SMEs can be a ‘value builder’ and take charge of their own destinies. They must adopt a new mental model that is driven by long-term growth rather than short-term bottom-line considerations. There are variables beyond the SME’s entrepreneurial control, but they can be controlled.

For growth, SMEs will have to undertake proactive geographic expansion rather than simply maintaining their share of the local markets. This will mean a significant shift from the current dependency on the U.S. market.

Where should SMEs look? The answer lies in new emerging markets. Did you know that the exponential increase in China’s standard of living will increase that country’s eligible consumers tenfold by 2015? By 2020, China’s GNP is expected to be equal to that of the United States. India has been freed of its regulatory and bureaucratic chains and is now stalking the global markets with the other Asian tigers. India’s GNP will also exceed that of the U.S. shortly after China achieves this milestone.

Canada’s small and medium-sized businesses must exploit new emerging technologies faster and smarter than the global competition.

Have you explored the possibility of voice-over-Internet protocol (VoIP), digital media, broadband, WiFi, WiMax and 3G technology? Indeed, how many SMEs have heard the terms? Your competitors have.

Second, SMEs need to utilize the tools of e-business. By exploiting global network-enabled connections, accessing global markets easily, matching buyers and sellers across national boundaries, and saving transaction costs through efficient distribution tools, SMEs can play in the “sandbox” with larger multinational organizations.

Third, SMEs need to understand the global village in order to engage it. It is the duty of SMEs’ management to constantly scan the ecosystem and identify, at the earliest possibility, exploitable emerging opportunities and threats that have to be mitigated.

Fourth, lobby the government. Governments at all levels have a role in creating national competitiveness by:

* Enhancing infrastructure, education, research, transportation, science and information technology. Unfortunately, last month’s federal budget did little to improve the situation.

* Creating an environment where consumers and society demand stringent standards. For example, why does Japan lead the world in camera technology? Because Japanese consumers and government demand the best.

* Deregulating industry, monopolies and eliminating inter-provincial trade barriers. It is estimated that Canada wastes more than $11 billion in national competitiveness because of inter-provincial trade barriers at a time when global barriers are falling.
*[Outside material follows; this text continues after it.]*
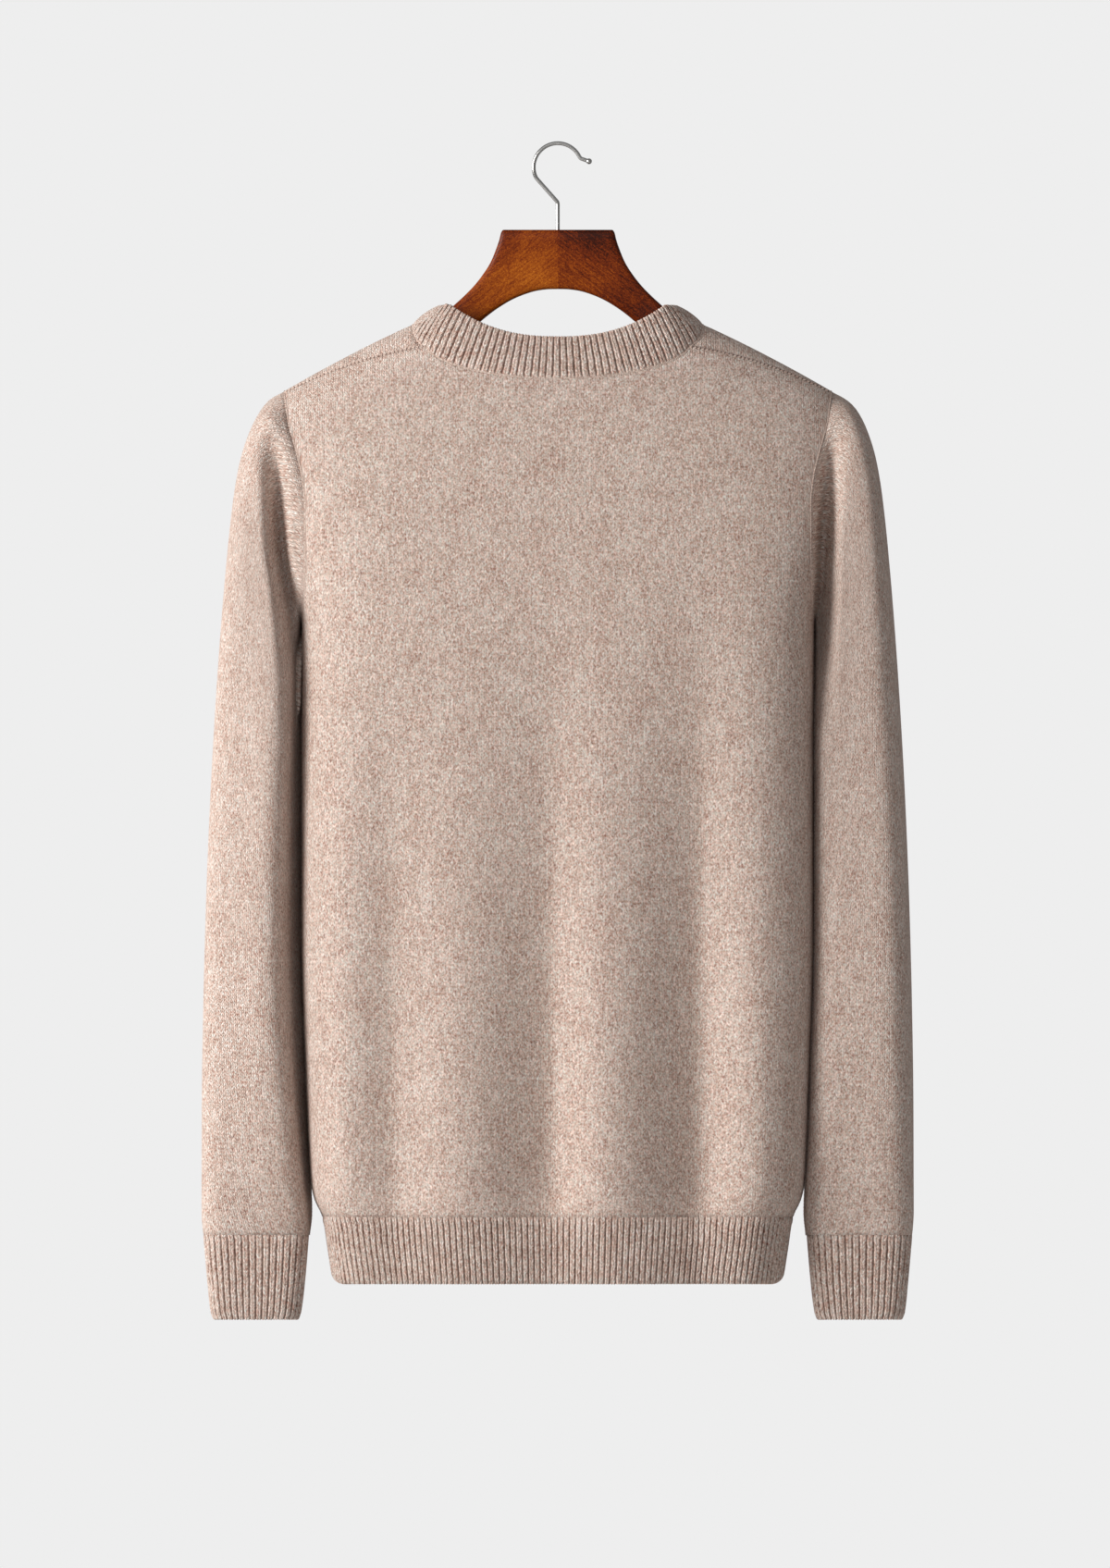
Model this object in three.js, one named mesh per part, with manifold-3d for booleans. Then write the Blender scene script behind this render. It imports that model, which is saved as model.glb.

* Adopting strong antitrust policies. Mergers, collaboration, barriers to entry and fixing prices all stifle innovation. Notice the cost of gas moving up, more choreographed than synchronized swimmers!

* Encouraging and enhancing sustained investment. For example, make the tax rate for long-term capital gains to support new corporate equity investment more attractive.

More than ever, we must all intensify our efforts to enable individuals, businesses, and governments to benefit more fully from the use and application of technology and telecom advances. There is no international how-to playbook – SMEs must simply get in the game.